Manifestement décidé à ne rien céder de la ligne ultra-droitière qu’il suit depuis son élection, au grand dam d’une partie de la droite, Laurent Wauquiez a ce dimanche revendiqué fièrement son « populisme ». Fustigeant « l’assistanat », « ceux qui profitent du système », « les 80 km/heure », le laxisme face à l’immigration, l’aide médicale « aux clandestins », il s’est posé en porte-parole de ces « Français [qui] refusent de devenir étrangers dans leur propre pays ».

« Vous n’avez plus le droit de dire ce que vous pensez au plus profond de vous-même », s’est emporté le président de la région Auvergne-Rhône-Alpes, promettant en creux de « dire tout haut ce que les Français pensent tous bas », selon le slogan fétiche du FN des années 1990. « Ils ont inventé le mot de “populisme” pour justifier leur censure et faire taire ceux qui ne pensent pas comme eux. Écouter les Français, c’est donc être populiste », s’est offusqué Laurent Wauquiez.
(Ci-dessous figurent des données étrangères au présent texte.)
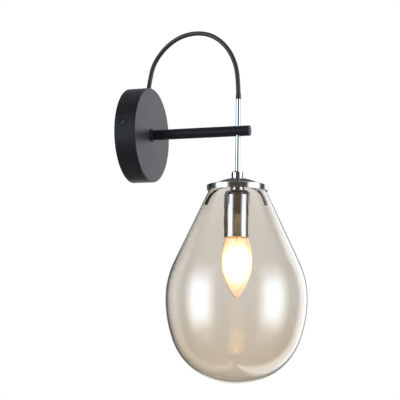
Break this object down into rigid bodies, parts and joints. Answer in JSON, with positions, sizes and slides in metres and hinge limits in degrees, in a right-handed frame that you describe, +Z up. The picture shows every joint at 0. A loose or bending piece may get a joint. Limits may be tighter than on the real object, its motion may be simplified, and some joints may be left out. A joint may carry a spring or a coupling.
{
  "type": "pendant wall sconce",
  "caption": "Pendant wall light: round canopy, level arm, height-adjustable chrome rod with a looped cable, cap and teardrop glass shade over a candle bulb.",
  "frame": {"origin": "on the wall, at the centre of the canopy's back and on the arm's axis", "axes": "+Z up, +Y into the wall, +X to the right of someone who faces the wall"},
  "size_m": [0.16, 0.21, 0.4101],
  "materials": {
    "zinc_steel": "zinc plated",
    "black_satin": "satin black powder coat",
    "bright_screw": "bright nickel",
    "black_rubber": "matt",
    "white_nylon": "natural nylon",
    "brass": "bare",
    "brown_lead": "smooth insulation",
    "blue_lead": "smooth insulation",
    "earth_lead": "smooth insulation",
    "raw_aluminium": "turned",
    "black_steel": "blackened",
    "black_cable": "smooth round sheath",
    "chrome": "polished",
    "clear_silicone": "soft",
    "spring_steel": "oiled spring steel",
    "brown_silicone": "soft sleeve",
    "white_ceramic": "moulded",
    "champagne_glass": "champagne tint with a thin metal lustre",
    "nickel_shell": "drawn",
    "black_insulator": "glass bead",
    "bulb_glass": "clear",
    "nickel_wire": "drawn wire",
    "tungsten": "lit"
  },
  "bodies": {
    "root": {"wall_bracket": "zinc_steel", "canopy_cup": "black_satin", "canopy_side_screws": "black_steel", "cable_gland": "black_rubber", "terminal_block": "white_nylon", "terminal_tubes": "brass", "terminal_screws": "bright_screw", "terminal_block_screw": "bright_screw", "earth_screw": "brass", "earth_tag": "brass", "canopy_lead_brown": "brown_lead", "canopy_lead_blue": "blue_lead", "canopy_lead_earth": "earth_lead", "arm_collar": "black_satin", "arm_tube": "black_satin", "arm_threaded_insert": "zinc_steel", "arm_lock_washer": "zinc_steel", "arm_fixing_screw": "zinc_steel", "arm_clamp_block": "raw_aluminium", "rod_set_screw": "black_steel", "arm_end_plug": "black_satin", "cable": "black_cable"},
    "pendant": {"cable_end_sleeve": "black_rubber", "rod_tube": "chrome", "rod_coupler": "chrome", "rod_lead_brown": "brown_lead", "rod_lead_blue": "blue_lead", "rod_lead_earth": "earth_lead", "shade_cap": "chrome", "cap_gasket": "clear_silicone", "cap_nipple": "zinc_steel", "cap_lock_nut": "zinc_steel", "spring_clip": "spring_steel", "clip_sleeves": "brown_silicone", "socket_cup": "chrome", "lampholder_body": "white_ceramic", "lampholder_shell": "brass", "lampholder_contact": "brass", "lampholder_terminals": "brass"},
    "shade": {"glass_shade": "champagne_glass"},
    "bulb_foot": {"bulb_base": "nickel_shell", "bulb_insulator": "black_insulator", "bulb_tip_contact": "brass"},
    "bulb_glass": {"bulb_envelope": "bulb_glass", "bulb_stem": "bulb_glass", "bulb_support_wires": "nickel_wire", "bulb_filament": "tungsten"}
  },
  "joints": [
    {"name": "rod_height", "type": "slide", "parent": "root", "child": "pendant", "axis": [0, 0, 1], "range_m": [-0.015, 0.015], "deforming": ["cable"]},
    {"name": "shade_release", "type": "slide", "parent": "pendant", "child": "shade", "axis": [0, 0, -1], "range_m": [0, 0.14], "deforming": ["spring_clip", "clip_sleeves"]},
    {"name": "bulb_advance", "type": "slide", "parent": "pendant", "child": "bulb_foot", "axis": [0, 0, -1], "range_m": [0, 0.0198]},
    {"name": "bulb_turn", "type": "hinge", "parent": "bulb_foot", "child": "bulb_glass", "pos_m": [0, -0.13, -0.15], "axis": [0, 0, -1], "range_deg": [0, 2520]}
  ],
  "couplings": [
    {"joint": "bulb_advance", "follows": "bulb_turn", "m_per_rad": 0.0004488}
  ]
}
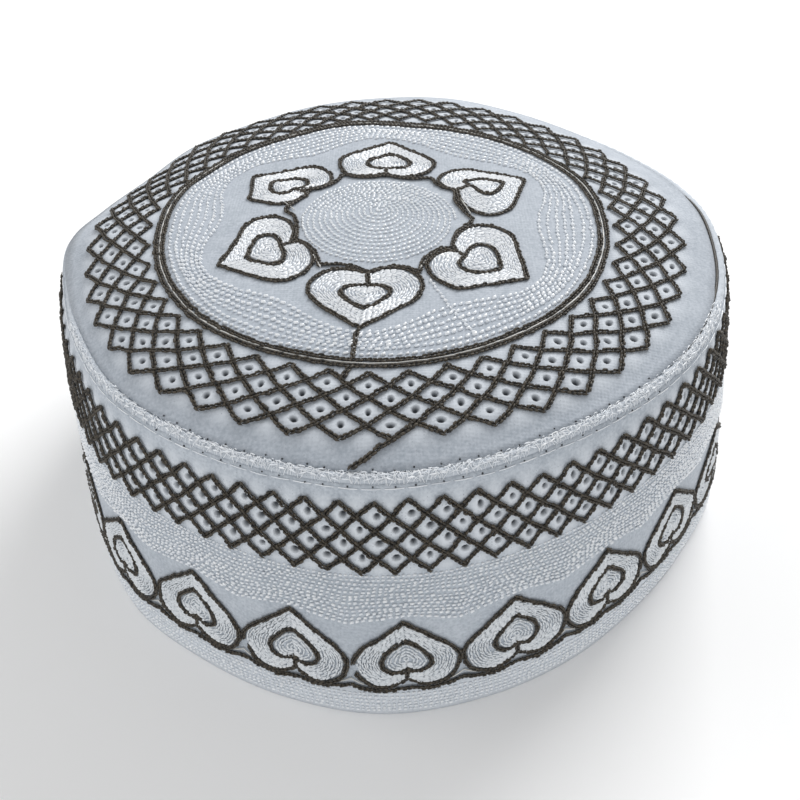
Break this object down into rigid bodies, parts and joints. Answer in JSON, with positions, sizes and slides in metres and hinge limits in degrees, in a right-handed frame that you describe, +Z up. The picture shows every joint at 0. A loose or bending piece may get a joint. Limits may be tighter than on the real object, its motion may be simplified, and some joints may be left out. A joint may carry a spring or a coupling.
{
  "type": "kufi cap",
  "caption": "Flat-topped stiffened cotton cap: a domed crown panel sewn to an upright side band, open underneath, with stitched decoration.",
  "frame": {"origin": "on the ground at the hem, under the middle of the hat's bounding box", "axes": "+Z up through the crown, -Y towards the front that the picture shows, +X to the viewer's right"},
  "size_m": [0.1858, 0.1856, 0.0782],
  "materials": {
    "crown_cloth": "stiffened cool white cotton, fine weave, matt",
    "band_cloth": "stiffened cool white cotton, fine weave, matt",
    "seam_thread": "white overcast thread over cloth, soft sheen"
  },
  "bodies": {
    "root": {"crown_panel": "crown_cloth", "side_band": "band_cloth", "rim_seam": "seam_thread"}
  },
  "joints": []
}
Le patron de la droite regorge d’ailleurs d’anecdotes sur une réalité que les « bien-pensants » refusent de voir : « Quand un de mes amis, professeur d’histoire dans un quartier de Grenoble, m’explique qu’il a renoncé à organiser des voyages de classe à la cathédrale de Reims parce que certaines familles lui expliquent que ce n’est pas compatible avec leur religion, quand je passe dans certaines villes de France et que je ne vois plus aux terrasses des cafés que des hommes parce que les femmes en ont été bannies, je refuse de me résigner à ce que ce soit cela l’avenir de la France. »

La salle, ravie, agite des drapeaux bleu blanc rouge. Le noyau dur des militants, qui ont déboursé 20 euros pour assister à ce déjeuner de rentrée, en a eu pour son argent. Pas sûr que ce discours aux accents trumpiens parvienne à rassembler au-delà.